Difficile de savoir précisément quels courriers arrivent in fine sur le bureau du pape François. « Pour les anniversaires par exemple, le pape recevra un dossier précisant qu’il a reçu tant de bons vœux, avec les répartitions par zones géographiques, et quelques spécimens de lettres », avance un employé qui assure cependant que « toutes les choses graves arrivent sur son bureau ». Et d’ajouter : « Si ça touche un cardinal, le pape est forcément mis au courant à un moment ou un autre ».
Un complément d'information ?
Dans le cadre de l’affaire Ricard, si un courrier a bien été envoyé il y a cinq ans – comme le rapporte Véronique Margron -, le signalement a dû être transmis « soit à la congrégation pour la Doctrine de la foi [dirigée il y a 5 ans soit par le cardinal Ladaria Ferrer, soit par le cardinal Gerhard Ludwig Müller, parti en 2017, NDLR], soit au dicastère pour les Évêques dirigé par le cardinal Marc Ouellet », souligne l’official.
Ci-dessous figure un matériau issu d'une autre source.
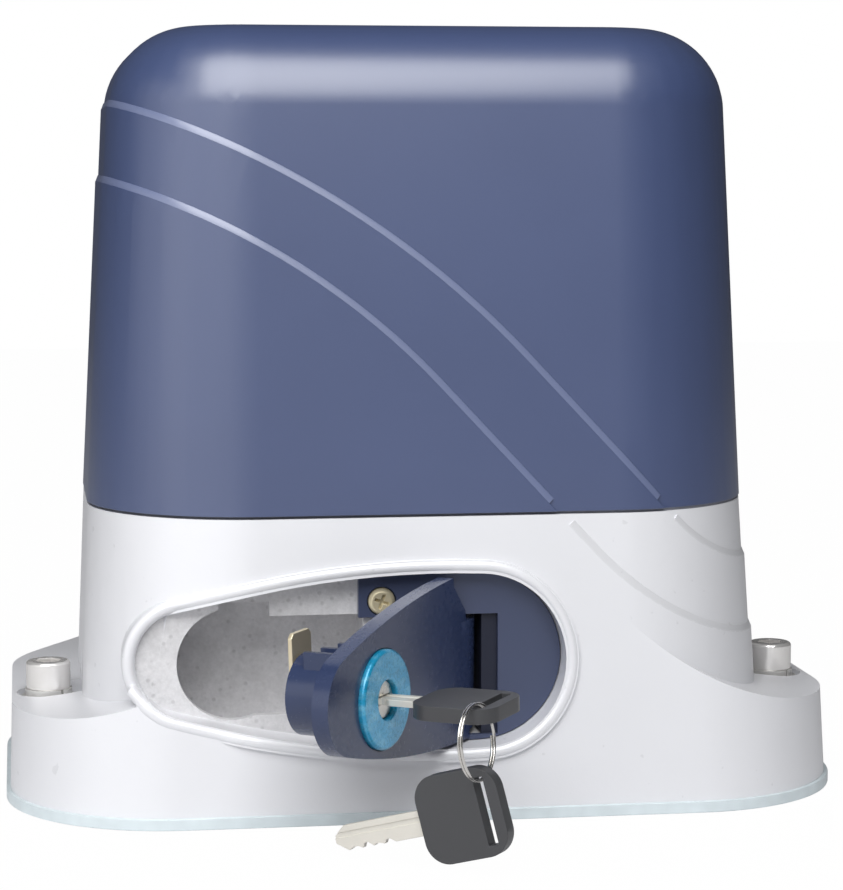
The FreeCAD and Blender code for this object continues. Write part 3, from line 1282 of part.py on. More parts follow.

Il estime alors qu’un complément d’information aura « certainement » été demandé au nonce en France. « Mais ensuite qu’a-t-il fait, était-ce prescrit ou non, y avait-il matière ou non ? ».
Dans l’entretien accordé à La Croix, sœur Véronique Margron raconte par ailleurs que la victime, n’ayant pas obtenu de réponse après sa lettre, a averti le nonce apostolique en France en « mai-juin » 2022. « Le nonce a accusé réception de son courrier en octobre », a ajouté la religieuse française. Le Vatican a fait savoir ce 11 novembre qu’il ouvrait une enquête préliminaire. Celle-ci pourrait permettre de faire la lumière sur le fond de l’affaire et sur la manière dont elle a été gérée par Rome.